There are two separate questions:
1) Can model of computation X recognize language Y?
2) How fast can it do so?
When someone says quantum computers are "equivalent" to Turing machines, that's referring only to question 1. In other words, any given language can be recognized by a quantum computer if and only if it can be recognized by a Turing machine.
Just because they are equivalent in this sense doesn't imply anything about question 2. For a concrete example, see http://en.wikipedia.org/wiki/Shors_algorithm -- if factorization takes polynomial time on a quantum computer but exponential time on a Turing machine, it must be reasonable to ask whether quantum computers can be that much faster for a whole class of problems.
Edit: also note that a complexity class is just a set of languages. We can talk about those languages in different contexts, even if they are specified in terms of a particular model of computation.
I think the article is trying to equate quantum computers with non-deterministic Turing Machines - which still looks like a matter for debate.
As for P & NP - aren't they defined in terms of decision problems that can be solved in polynomial time by deterministic and non-deterministic TMs respectively? Which is a distinction that is about as close to "the hardware used to perform computations" as it is possible to get while working with abstractions.

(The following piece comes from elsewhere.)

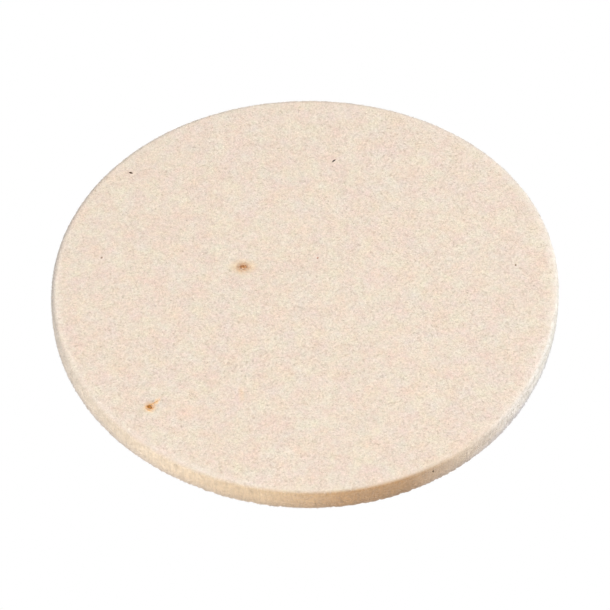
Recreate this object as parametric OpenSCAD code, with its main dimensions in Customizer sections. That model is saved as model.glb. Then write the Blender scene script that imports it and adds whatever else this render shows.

You're right. P and NP are formally defined specifically to Turing machines, but the Church-Turing thesis says that all models of general computation are equivalent. If quantum computers can solve any (which means all) NPC problems in polynomial time, then they're something entirely separate from all the models of general computation we currently know of. I can't even fathom what that even means. Wikipedia mentions some "non-Turing models" of computing, but most seem to be either jokes or highly theoretical: http://en.wikipedia.org/wiki/Zeno_machinehttp://en.wikipedia.org/wiki/Hypercomputation
When talking about complexity you usually have to drop the "turing machine as a metaphor for everything" idea very fast. In complexity theory you're interested in how fast will some different variations of computing machines (that might not be turing-complete or might by more than turing complete) be at solving some problems. Conversely, if you assume a model of computing (for example, AC0 is the model you get if your computing machine is restricted to be a circuit of constant depth plus a polynomial number of AND and OR gates; the L^HALTING model is what you get if you augment a finite-state automaton with an oracle that can tell it whether or not a given program halts). The model P is the set of problems that you can solve with a traditional turing machine with only a polynomial number of steps. It is also the set of problems that you can specify with first-order-logic formulas plus a least-fixed-point operator. NP is the set of problems solvable by a nondeterministic turing machine in polynomial time, but it also is the set of problems that a deterministic turing machine can verify a solution of in polynomial time, the class of problems for which there exists a probabilistic proof checker that can verify a solution to it with as high a probability as you want by checking only a constant number of bits from a properly-formatted proof. I could go on.
But what I'm getting at is that quantum computing today is basically trying to solve the question of where would you place the BQP (bounded-error quantum probabilistic algorithms) complexity class in the complexity zoo. If it is found equivalent to NP (that is, if a quantum computer can solve any NP problem with as high a probability as you want in polynomial time) that's what it means. There is nothing known so far that makes this a priori impossible. What there is is an exponential speedup for some problems (ie, problems that are not known to be in BPP, which is the deterministic equivalent of BQP for turing machines, are known to be in BQP), no NP-complete problem is in BQP and it does not seem possible for a quantum cmputer to solve an NP-complete problem. On the other hand, if you can prove that BQP is better than BPP but worse than NP you've just proven that P is not NP.
>Quantum computing isn't some new model of computation, i.e. it's equivalent to Turing machines or the lambda calculus.
This isn't immediately obvious to someone who hears about quantum computing but doesn't actually get a proper explanation. The intuition that n qubits in superposition can evaluate a number of possibilities exponential in n simultaneously is understandable, even if it's not really correct.
But some problems, such as factorization, are known to be solvable on quantum computer in polynomial time, and there is no known program that solves that on det. Turing machine.
I agree that there is no reason to believe that quantum computers will solve NPC problems.
[edit] On det. Turing machine, in polynomial time...
I'm not familiar with this quantum algorithm for factorization, or the "standard" factorization algorithm. Are we talking about integer factorization? It doesn't seem obvious to me how factorization would even be phrased as a decision problem. I know that primality testing is known to be in P.
I don't know if any of this comment even makes since, considering I believe the complexity classes P and NP are formally defined in terms of Turing machines anyway. Any NPC problem along with some polynomial computation can be used to solve any other NPC problem. I don't think quantum computers aren't going to reveal a polynomial-time algorithm for a known NPC problem.
I don't get the blog's subtitle. Why would anyone suppose that quantum computers could solve NPC problems in polynomial time if non-quantum computers can't? The P and NP complexity classes don't have anything to do with the hardware used to perform computation. Quantum computing isn't some new model of computation, i.e. it's equivalent to Turing machines or the lambda calculus.